** start DATASET EXCERPT **

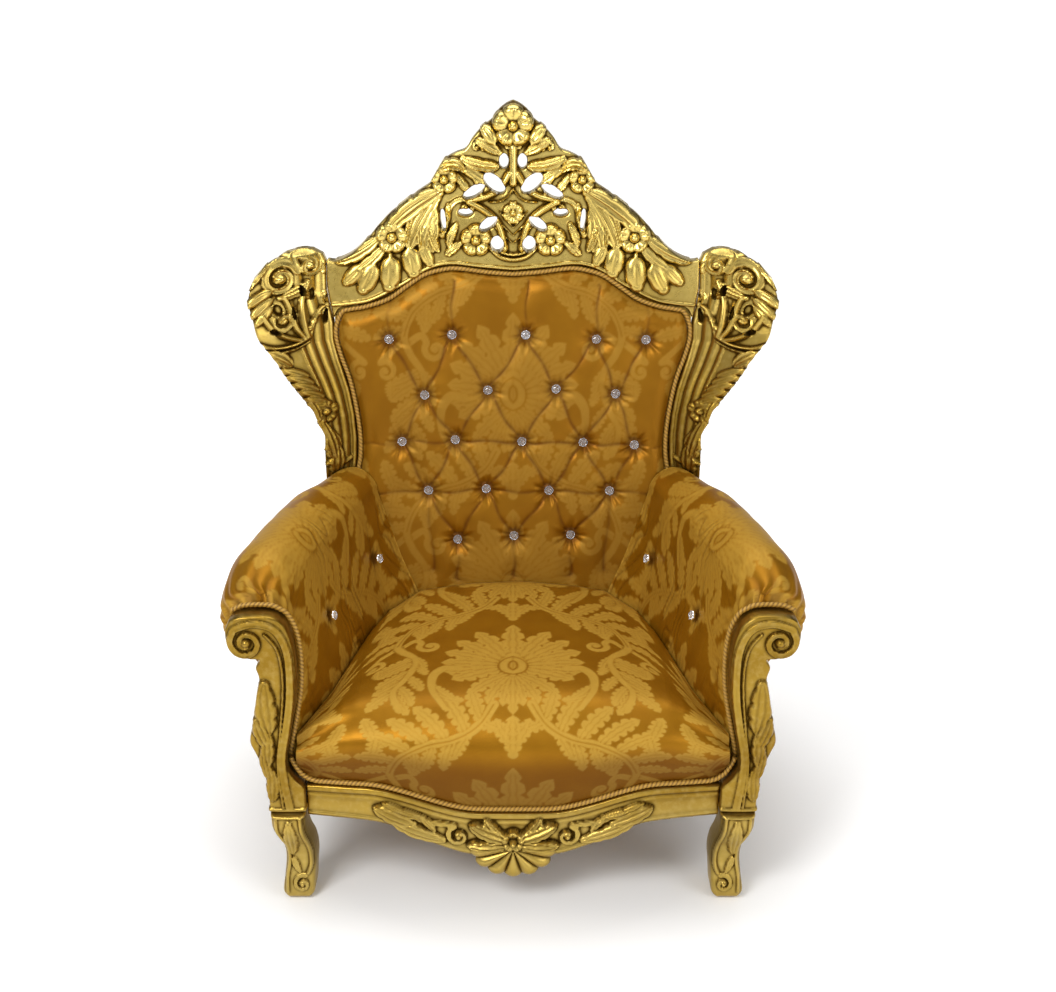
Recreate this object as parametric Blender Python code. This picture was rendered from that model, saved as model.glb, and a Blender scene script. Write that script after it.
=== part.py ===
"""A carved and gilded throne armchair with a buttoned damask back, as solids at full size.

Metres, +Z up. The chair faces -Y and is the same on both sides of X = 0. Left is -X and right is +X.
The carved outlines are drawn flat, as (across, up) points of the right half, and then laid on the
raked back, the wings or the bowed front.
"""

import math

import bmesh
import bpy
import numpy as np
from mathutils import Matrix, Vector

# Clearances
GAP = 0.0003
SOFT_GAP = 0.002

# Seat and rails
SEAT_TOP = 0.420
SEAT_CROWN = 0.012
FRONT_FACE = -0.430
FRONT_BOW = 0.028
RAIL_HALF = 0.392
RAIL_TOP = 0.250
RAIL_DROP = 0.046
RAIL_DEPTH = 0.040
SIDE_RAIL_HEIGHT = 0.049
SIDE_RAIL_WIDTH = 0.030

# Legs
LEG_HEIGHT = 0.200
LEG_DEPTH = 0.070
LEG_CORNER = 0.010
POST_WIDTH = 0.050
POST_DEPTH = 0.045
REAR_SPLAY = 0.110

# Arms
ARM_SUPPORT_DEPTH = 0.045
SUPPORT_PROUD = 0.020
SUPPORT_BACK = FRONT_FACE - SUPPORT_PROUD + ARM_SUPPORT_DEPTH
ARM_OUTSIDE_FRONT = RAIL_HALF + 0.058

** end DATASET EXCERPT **

Word for word, write out all of the data above.

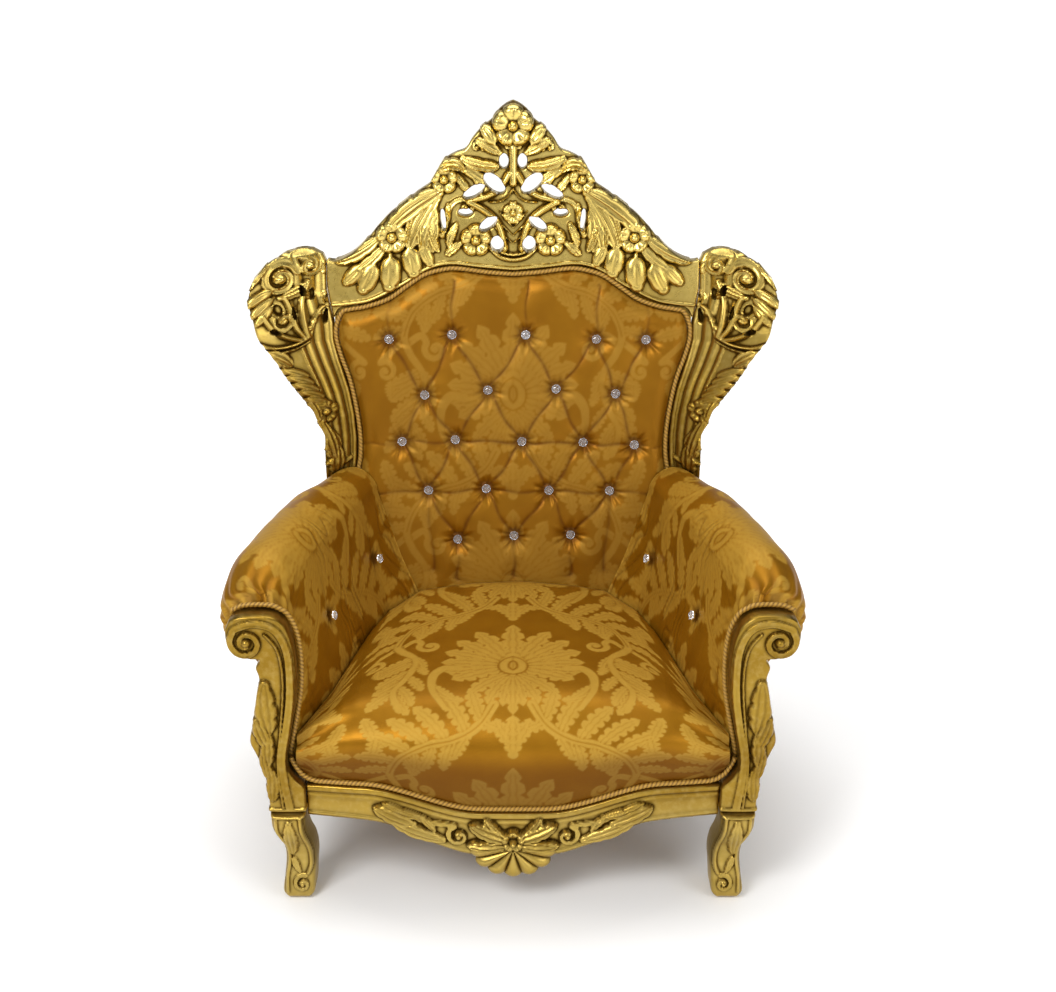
Recreate this object as parametric Blender Python code. This picture was rendered from that model, saved as model.glb, and a Blender scene script. Write that script after it.
=== part.py ===
"""A carved and gilded throne armchair with a buttoned damask back, as solids at full size.

Metres, +Z up. The chair faces -Y and is the same on both sides of X = 0. Left is -X and right is +X.
The carved outlines are drawn flat, as (across, up) points of the right half, and then laid on the
raked back, the wings or the bowed front.
"""

import math

import bmesh
import bpy
import numpy as np
from mathutils import Matrix, Vector

# Clearances
GAP = 0.0003
SOFT_GAP = 0.002

# Seat and rails
SEAT_TOP = 0.420
SEAT_CROWN = 0.012
FRONT_FACE = -0.430
FRONT_BOW = 0.028
RAIL_HALF = 0.392
RAIL_TOP = 0.250
RAIL_DROP = 0.046
RAIL_DEPTH = 0.040
SIDE_RAIL_HEIGHT = 0.049
SIDE_RAIL_WIDTH = 0.030

# Legs
LEG_HEIGHT = 0.200
LEG_DEPTH = 0.070
LEG_CORNER = 0.010
POST_WIDTH = 0.050
POST_DEPTH = 0.045
REAR_SPLAY = 0.110

# Arms
ARM_SUPPORT_DEPTH = 0.045
SUPPORT_PROUD = 0.020
SUPPORT_BACK = FRONT_FACE - SUPPORT_PROUD + ARM_SUPPORT_DEPTH
ARM_OUTSIDE_FRONT = RAIL_HALF + 0.058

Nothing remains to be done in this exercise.